WHAT THE EXERCISE ASKS: Every line that contains "this" counts once; give the total number of such lines, with no other words.

Entries with model source code

━━━━━━━━━━━━━━━━━━━━

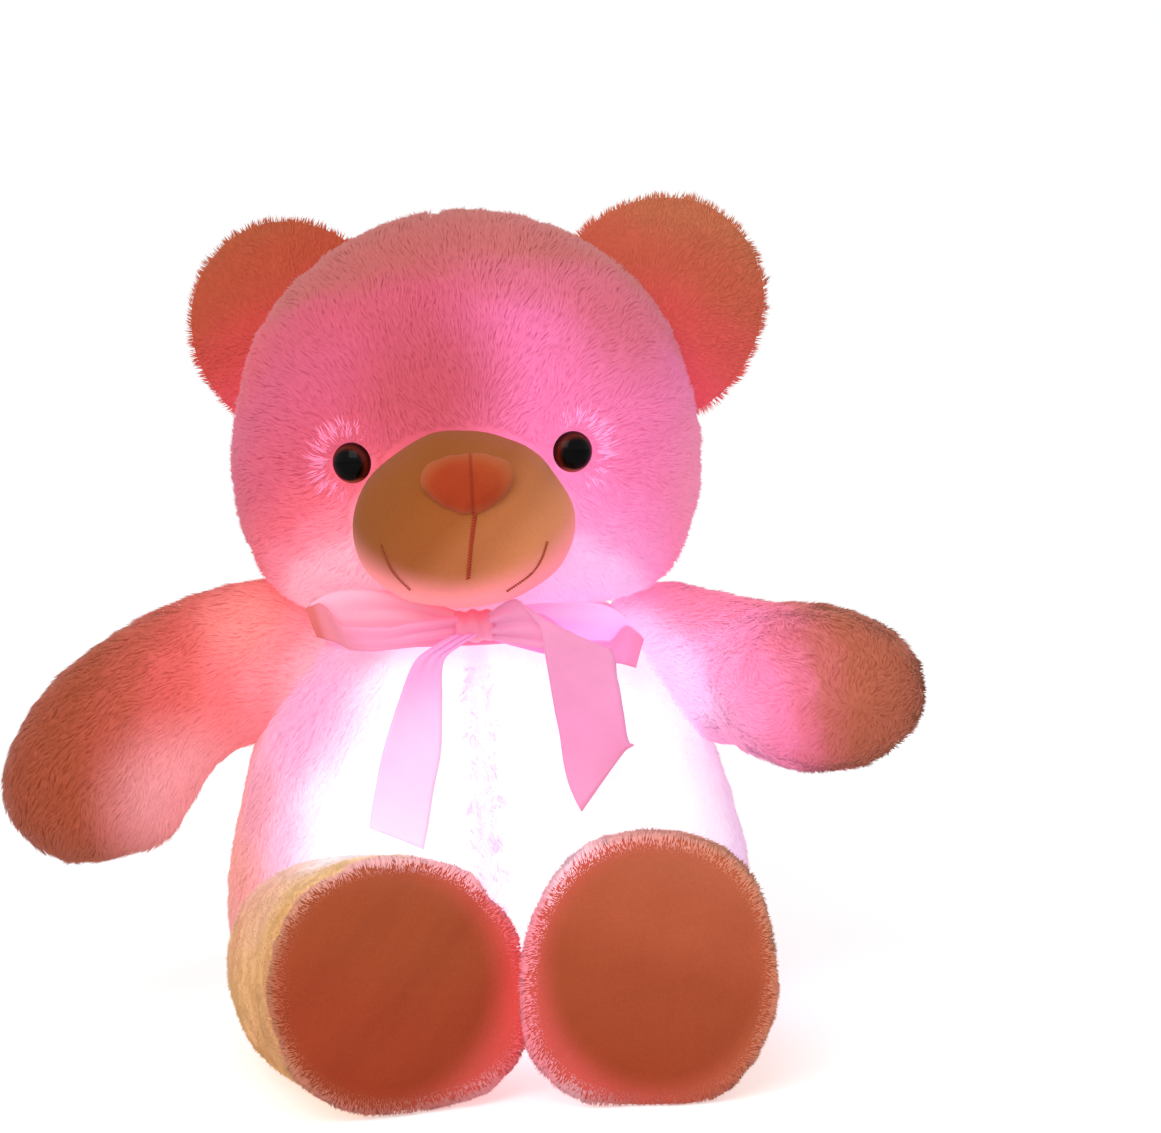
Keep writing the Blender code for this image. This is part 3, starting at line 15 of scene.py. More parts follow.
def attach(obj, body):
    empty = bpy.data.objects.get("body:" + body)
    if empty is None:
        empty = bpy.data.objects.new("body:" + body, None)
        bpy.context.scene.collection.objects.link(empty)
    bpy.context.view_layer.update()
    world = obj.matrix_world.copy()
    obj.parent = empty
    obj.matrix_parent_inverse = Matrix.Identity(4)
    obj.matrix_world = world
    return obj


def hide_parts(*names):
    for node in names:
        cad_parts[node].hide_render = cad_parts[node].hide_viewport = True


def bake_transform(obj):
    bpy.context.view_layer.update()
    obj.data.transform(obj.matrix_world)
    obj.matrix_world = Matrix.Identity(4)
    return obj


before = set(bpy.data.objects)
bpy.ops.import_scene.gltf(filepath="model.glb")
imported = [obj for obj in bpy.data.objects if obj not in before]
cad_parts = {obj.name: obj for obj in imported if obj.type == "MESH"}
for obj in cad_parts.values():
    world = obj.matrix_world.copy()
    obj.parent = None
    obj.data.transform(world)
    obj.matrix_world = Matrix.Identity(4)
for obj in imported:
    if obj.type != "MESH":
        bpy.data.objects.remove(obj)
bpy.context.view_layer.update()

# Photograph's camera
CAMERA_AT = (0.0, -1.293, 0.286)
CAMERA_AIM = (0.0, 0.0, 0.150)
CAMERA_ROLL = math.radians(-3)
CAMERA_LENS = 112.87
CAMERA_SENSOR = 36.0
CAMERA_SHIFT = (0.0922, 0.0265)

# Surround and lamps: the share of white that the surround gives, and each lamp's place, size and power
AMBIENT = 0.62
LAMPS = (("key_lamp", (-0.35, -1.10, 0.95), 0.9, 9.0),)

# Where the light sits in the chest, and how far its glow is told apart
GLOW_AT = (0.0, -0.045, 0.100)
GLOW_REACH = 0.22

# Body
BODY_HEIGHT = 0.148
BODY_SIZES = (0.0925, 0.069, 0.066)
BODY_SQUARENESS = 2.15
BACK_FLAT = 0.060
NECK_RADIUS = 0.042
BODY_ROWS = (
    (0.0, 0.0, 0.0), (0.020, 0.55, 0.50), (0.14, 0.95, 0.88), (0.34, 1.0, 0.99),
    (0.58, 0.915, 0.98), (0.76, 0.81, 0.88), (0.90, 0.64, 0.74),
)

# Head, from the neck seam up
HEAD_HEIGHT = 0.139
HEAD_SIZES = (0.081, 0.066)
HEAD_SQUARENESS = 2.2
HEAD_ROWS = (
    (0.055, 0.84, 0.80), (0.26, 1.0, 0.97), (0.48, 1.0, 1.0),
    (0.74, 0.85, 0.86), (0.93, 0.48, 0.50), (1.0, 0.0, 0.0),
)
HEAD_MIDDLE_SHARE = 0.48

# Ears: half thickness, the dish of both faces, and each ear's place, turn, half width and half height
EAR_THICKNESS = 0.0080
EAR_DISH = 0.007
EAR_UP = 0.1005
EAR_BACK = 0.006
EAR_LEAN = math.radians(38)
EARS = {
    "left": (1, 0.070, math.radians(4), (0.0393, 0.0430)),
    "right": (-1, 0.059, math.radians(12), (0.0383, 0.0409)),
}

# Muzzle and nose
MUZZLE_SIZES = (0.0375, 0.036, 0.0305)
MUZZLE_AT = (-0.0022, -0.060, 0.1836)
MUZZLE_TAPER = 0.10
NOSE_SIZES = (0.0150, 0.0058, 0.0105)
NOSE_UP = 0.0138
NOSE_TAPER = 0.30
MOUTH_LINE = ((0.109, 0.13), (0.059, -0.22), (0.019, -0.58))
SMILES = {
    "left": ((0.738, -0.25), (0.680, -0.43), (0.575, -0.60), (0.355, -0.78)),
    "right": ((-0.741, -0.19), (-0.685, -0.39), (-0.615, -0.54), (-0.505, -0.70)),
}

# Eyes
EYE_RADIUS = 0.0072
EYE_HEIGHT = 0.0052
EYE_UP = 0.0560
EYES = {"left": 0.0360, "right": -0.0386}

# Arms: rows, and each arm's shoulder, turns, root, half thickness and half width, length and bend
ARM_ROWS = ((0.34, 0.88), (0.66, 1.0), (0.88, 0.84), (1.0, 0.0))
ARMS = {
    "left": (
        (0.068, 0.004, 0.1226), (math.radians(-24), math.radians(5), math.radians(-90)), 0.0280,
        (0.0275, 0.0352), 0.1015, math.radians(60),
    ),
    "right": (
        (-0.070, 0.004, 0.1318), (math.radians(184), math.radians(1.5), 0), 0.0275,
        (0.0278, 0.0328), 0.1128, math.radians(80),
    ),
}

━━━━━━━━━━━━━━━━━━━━

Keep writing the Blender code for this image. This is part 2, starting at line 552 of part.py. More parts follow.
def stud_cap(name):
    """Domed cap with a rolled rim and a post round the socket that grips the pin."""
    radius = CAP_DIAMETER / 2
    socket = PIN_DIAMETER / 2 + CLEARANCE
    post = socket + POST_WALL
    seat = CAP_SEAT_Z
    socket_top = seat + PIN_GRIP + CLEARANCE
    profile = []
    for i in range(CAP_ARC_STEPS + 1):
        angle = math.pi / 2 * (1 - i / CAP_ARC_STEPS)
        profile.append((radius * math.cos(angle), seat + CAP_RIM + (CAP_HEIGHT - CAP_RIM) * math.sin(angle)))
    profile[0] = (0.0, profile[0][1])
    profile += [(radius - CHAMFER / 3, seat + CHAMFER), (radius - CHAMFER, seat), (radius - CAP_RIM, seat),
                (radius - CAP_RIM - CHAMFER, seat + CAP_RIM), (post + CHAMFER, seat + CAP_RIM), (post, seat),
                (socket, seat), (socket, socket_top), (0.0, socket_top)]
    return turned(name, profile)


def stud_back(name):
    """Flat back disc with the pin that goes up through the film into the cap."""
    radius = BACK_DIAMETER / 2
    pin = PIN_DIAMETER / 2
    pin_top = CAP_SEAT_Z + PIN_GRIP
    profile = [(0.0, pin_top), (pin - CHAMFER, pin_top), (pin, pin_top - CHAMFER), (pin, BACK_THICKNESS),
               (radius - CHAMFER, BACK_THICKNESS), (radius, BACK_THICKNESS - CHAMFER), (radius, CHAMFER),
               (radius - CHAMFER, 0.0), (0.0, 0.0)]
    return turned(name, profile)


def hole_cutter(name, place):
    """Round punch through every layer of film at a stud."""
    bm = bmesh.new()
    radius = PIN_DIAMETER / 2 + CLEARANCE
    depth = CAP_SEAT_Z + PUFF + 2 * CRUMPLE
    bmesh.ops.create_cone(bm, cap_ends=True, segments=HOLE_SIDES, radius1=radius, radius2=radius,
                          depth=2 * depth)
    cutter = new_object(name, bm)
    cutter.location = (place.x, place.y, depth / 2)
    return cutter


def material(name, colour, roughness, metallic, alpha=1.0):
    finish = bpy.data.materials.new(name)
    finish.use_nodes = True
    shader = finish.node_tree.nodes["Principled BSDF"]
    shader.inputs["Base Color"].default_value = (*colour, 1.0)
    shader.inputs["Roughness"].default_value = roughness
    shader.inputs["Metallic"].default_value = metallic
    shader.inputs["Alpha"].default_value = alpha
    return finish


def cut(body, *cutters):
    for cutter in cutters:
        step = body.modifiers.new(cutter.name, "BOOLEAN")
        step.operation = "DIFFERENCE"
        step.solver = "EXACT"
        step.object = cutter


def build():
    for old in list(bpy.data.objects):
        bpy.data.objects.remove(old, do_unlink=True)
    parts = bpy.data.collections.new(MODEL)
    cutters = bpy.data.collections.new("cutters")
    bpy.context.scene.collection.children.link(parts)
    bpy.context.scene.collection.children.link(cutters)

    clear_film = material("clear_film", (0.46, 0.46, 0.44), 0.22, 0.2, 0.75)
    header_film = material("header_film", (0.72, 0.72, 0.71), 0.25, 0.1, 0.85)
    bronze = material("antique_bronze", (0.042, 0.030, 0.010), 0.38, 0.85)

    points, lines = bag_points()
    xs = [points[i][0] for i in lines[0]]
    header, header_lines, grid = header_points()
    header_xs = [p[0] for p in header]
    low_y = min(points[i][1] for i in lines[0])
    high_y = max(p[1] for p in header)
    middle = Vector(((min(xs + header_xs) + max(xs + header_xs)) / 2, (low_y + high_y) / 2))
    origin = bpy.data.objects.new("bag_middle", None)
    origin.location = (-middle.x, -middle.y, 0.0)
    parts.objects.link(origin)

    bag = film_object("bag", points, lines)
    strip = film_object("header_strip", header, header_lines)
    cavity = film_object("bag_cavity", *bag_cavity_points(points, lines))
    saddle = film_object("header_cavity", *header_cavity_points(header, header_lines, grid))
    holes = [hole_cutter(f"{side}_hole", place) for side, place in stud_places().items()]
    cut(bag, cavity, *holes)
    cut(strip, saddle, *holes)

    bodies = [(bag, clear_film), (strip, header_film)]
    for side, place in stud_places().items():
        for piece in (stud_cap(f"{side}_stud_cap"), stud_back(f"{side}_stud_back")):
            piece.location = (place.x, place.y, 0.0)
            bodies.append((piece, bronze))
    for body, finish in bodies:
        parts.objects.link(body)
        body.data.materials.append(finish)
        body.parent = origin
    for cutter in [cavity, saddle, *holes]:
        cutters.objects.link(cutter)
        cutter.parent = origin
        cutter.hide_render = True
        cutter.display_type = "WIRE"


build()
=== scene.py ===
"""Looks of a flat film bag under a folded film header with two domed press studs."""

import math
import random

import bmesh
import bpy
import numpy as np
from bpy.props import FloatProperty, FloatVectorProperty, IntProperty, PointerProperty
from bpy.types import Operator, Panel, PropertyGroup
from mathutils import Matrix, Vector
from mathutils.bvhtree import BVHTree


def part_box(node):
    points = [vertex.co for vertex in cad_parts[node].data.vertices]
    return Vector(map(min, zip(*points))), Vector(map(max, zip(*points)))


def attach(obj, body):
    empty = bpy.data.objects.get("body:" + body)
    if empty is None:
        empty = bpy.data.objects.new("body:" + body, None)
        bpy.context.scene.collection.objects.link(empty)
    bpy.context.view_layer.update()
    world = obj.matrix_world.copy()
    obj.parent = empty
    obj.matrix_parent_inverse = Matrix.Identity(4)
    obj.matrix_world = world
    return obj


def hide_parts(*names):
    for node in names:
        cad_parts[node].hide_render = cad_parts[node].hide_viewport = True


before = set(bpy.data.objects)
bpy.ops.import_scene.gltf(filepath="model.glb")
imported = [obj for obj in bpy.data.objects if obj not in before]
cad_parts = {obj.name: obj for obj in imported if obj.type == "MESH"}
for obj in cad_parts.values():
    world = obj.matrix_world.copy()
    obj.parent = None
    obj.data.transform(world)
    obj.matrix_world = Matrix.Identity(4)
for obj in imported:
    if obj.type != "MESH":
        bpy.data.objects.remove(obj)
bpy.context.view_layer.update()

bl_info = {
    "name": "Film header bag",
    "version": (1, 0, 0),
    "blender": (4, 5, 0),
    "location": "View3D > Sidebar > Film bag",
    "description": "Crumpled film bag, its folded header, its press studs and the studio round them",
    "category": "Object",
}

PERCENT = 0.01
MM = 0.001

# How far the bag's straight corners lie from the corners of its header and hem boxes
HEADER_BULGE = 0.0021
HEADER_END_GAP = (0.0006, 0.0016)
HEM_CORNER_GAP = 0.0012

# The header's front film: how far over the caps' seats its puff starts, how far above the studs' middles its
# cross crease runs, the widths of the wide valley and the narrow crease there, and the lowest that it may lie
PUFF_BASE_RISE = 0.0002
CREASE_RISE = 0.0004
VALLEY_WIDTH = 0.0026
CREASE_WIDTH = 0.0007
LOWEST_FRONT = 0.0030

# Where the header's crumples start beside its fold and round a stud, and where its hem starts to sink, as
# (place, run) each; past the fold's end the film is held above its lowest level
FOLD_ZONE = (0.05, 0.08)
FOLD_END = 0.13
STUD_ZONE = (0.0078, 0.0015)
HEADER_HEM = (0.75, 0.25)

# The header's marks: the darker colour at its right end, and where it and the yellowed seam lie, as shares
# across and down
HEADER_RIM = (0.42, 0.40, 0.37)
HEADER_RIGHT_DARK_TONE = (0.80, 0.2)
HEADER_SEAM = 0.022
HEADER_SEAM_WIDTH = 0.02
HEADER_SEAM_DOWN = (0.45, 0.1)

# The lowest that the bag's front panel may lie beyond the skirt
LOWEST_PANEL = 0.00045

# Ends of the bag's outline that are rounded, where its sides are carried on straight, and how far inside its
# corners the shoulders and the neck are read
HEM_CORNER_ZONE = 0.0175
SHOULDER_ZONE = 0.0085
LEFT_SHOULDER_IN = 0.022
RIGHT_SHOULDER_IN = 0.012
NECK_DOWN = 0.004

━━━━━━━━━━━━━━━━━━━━

OUTPUT OF THE TASK: 2